What is MDM – Data Quality (Standardisation and Enrichment)

Grasp the distinctions between MDM, data integration, and data quality. Dive into our insightful article ‘Understanding MDM, Data Integration, or Data Quality‘ to learn how each aspect contributes to achieving optimal data management.

In my last post, I focused on the importance of a matching approach that can be easily understood by a human. Most important, is the ability to isolate (and improve or remove from the match) specific failing instances. The ability to do this ensures trust in the automated results – which, in turn, means that business does not need to wade through and validate every match – an impossible task in any real environment.

The overriding assumption for matching is that data is sufficiently similar for a computer to consistently make the correct decision. Data cleansing is a critical prerequisite for this for two principal reasons.

We may need to add missing data for key fields (enrichment)
We may need to ensure that data is captured more consistently (Standardisation).

Enrichment
- What is enrichment?
Standardisation
- What is standardisation?
Conclusion

Enrichment

I have delivered a number of projects for which the client name was the only common or shared attribute. Unfortunately, Name is a very poor indicator of uniqueness, whether for a business or an individual. By adding additional information; such as Date of Birth, Company Registration Number, address information, Income tax numbers etc; we can improve our confidence that Mr Smith and Joe Smith are the same individual.

What is data enrichment?

Data enrichment refers to the process of enhancing and augmenting existing data with additional information from various sources. It involves adding relevant details, attributes, or context to existing data sets to make them more valuable and comprehensive.

The purpose of data enrichment is to improve the quality, accuracy, and completeness of data, thereby enabling organizations to gain deeper insights and make better-informed decisions. By enriching data, companies can fill in any gaps, correct errors, and enhance the overall understanding of their customers, prospects, or any other data entities.

Data enrichment typically involves the following activities:

Appending Data: This involves adding new information to existing data sets. For example, appending demographic data, such as age, gender, or income, to customer records can provide valuable insights for targeted marketing campaigns.
Geocoding: Geocoding involves adding geographic information, such as latitude and longitude coordinates, to data.
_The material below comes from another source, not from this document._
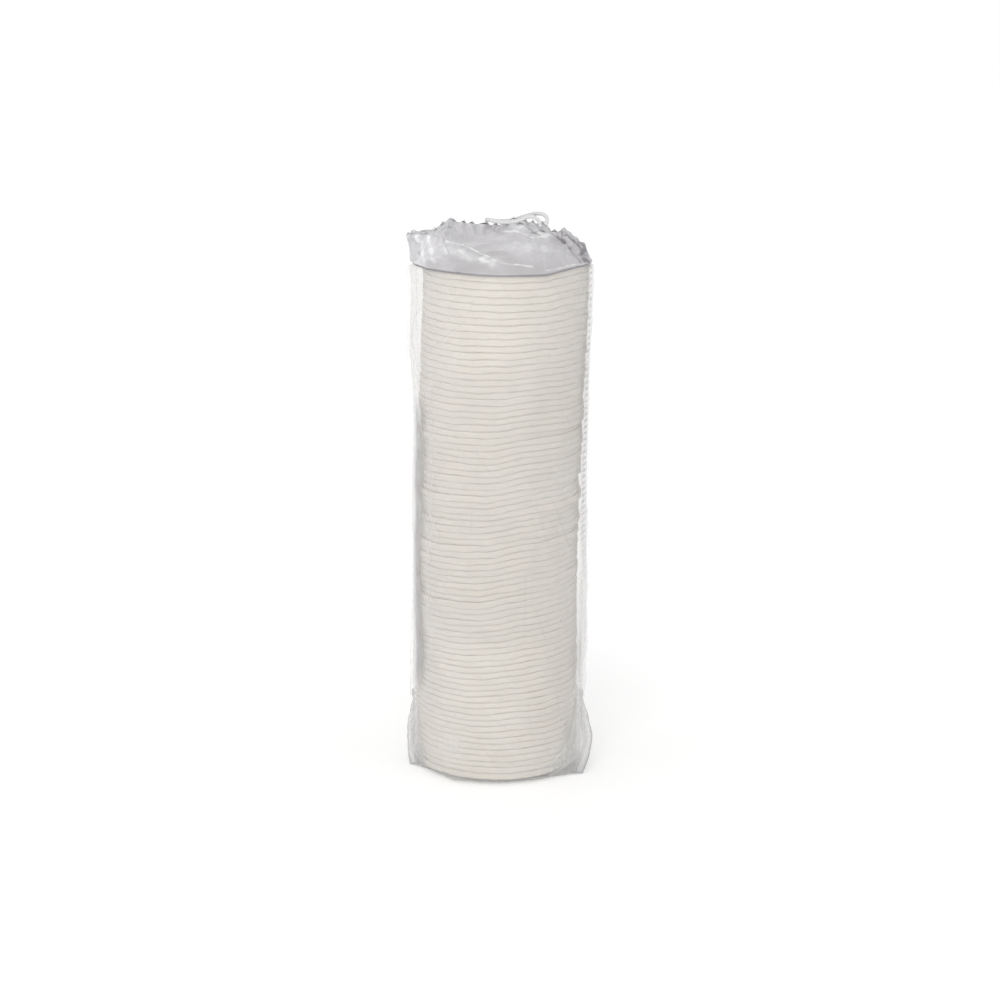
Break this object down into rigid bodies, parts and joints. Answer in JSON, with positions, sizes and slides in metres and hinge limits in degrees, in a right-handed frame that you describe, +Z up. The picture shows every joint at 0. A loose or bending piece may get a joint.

This enables businesses to analyze and visualize data spatially, making it useful for location-based analyses and services.
Social Media Data Integration: Incorporating social media data into existing data sets allows organizations to gain insights into customer sentiment, preferences, and behaviour patterns. This can be valuable for reputation management, market research, and personalized marketing.
Data Standardization: Standardizing data involves normalizing, validating, and cleaning data to ensure consistency and accuracy. This process includes formatting addresses, standardizing names, and removing duplicates or incorrect entries.
Third-Party Data Integration: Augmenting existing data with external sources, such as public records, industry databases, or purchased datasets, can provide additional context and insights. This can include information like financial data, industry classifications, or historical records.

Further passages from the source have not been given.